Cosa ne pensa del referendum di Parigi (sarà il 4 febbraio) per aumentare le tariffe della sosta per i Suv dei non residenti?
«Non è una stupidaggine. Più grande è il mezzo, più spazio pubblico occupa. La dimensione è determinante. Trovo sinceramente che sia una cosa giusta. Applicarla però non è semplice, e noi in questo momento non ce ne stiamo occupando. Così come non abbiamo in programma di fare un’operazione per rendere a pagamento la sosta per i residenti. Stiamo facendo un lavoro di razionalizzazione e di miglioramento, per esempio limitando a due ore la possibilità di sostare in Area C. In ogni caso, è una riflessione su cui stiamo lavorando perché attiene tanto alla disponibilità dei parcheggi e dello spazio in carreggiata».
Il trasporto pubblico è ancora in sofferenza?
«Noi ci mettiamo oltre il trentacinque per cento del bilancio di parte corrente, e siamo l’unica città in Italia a farlo. Ecco perché serve l’aiuto del governo.
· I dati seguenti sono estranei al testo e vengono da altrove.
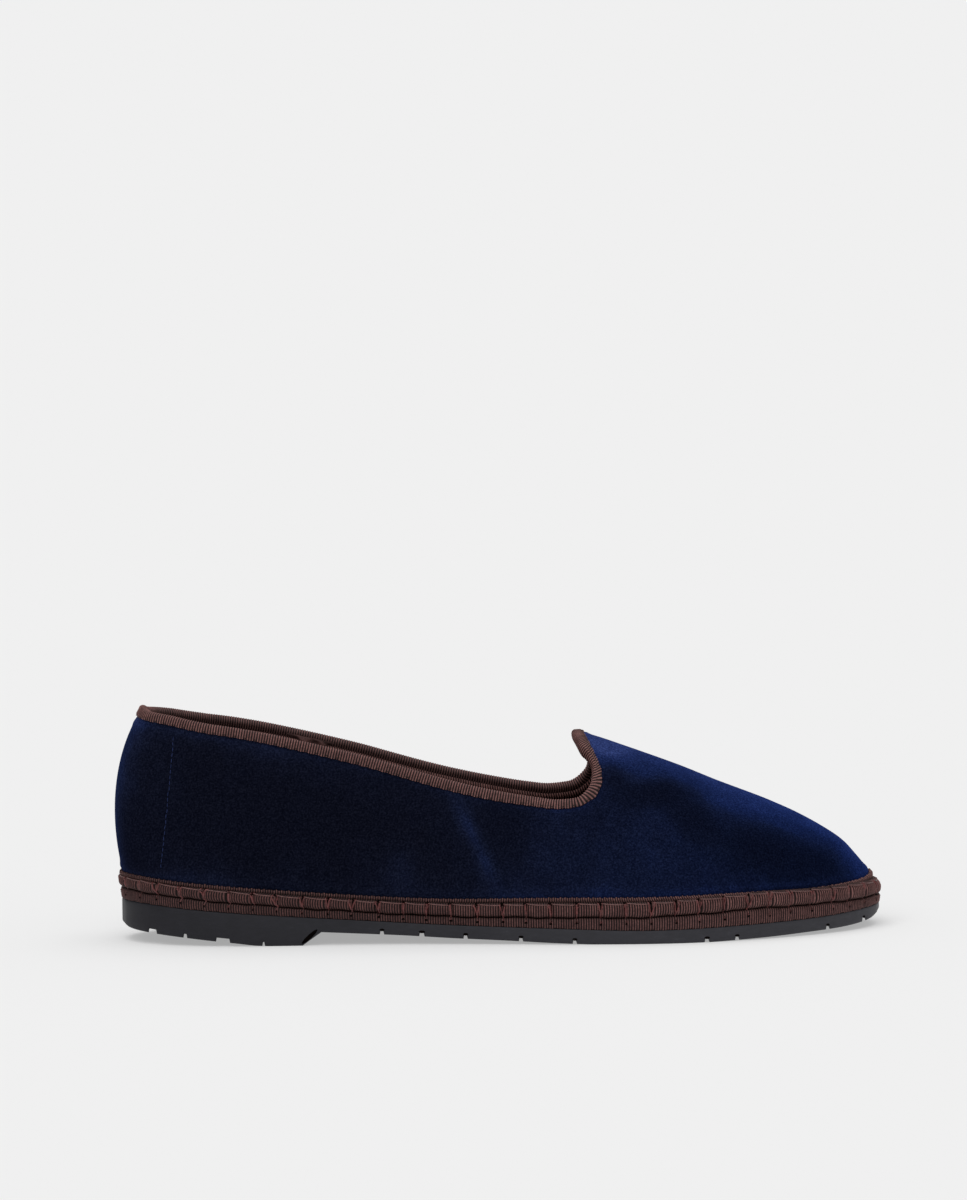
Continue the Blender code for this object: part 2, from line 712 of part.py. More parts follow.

Non c’è politica di transizione ambientale che non punti i piedi sul trasporto pubblico locale. Noi non ce la facciamo più da soli, e abbiamo comunque deciso di non intervenire sulle tariffe (l’aumento a 2,20 euro del biglietto Atm è frutto di un adeguamento Istat imposto da Regione Lombardia, ndr). Oggi i disservizi non sono legati a tagli nostri, ma a una carenza ormai drammatica di autisti. Questo non riguarda solo Milano, ma tante altre città europee: Varsavia, Barcellona, Lione e molte città tedesche – pur avendo salari più competitivi dei nostri – hanno lo stesso problema. È un tema di comparto su cui bisogna fare un intervento che non può essere di natura comunale».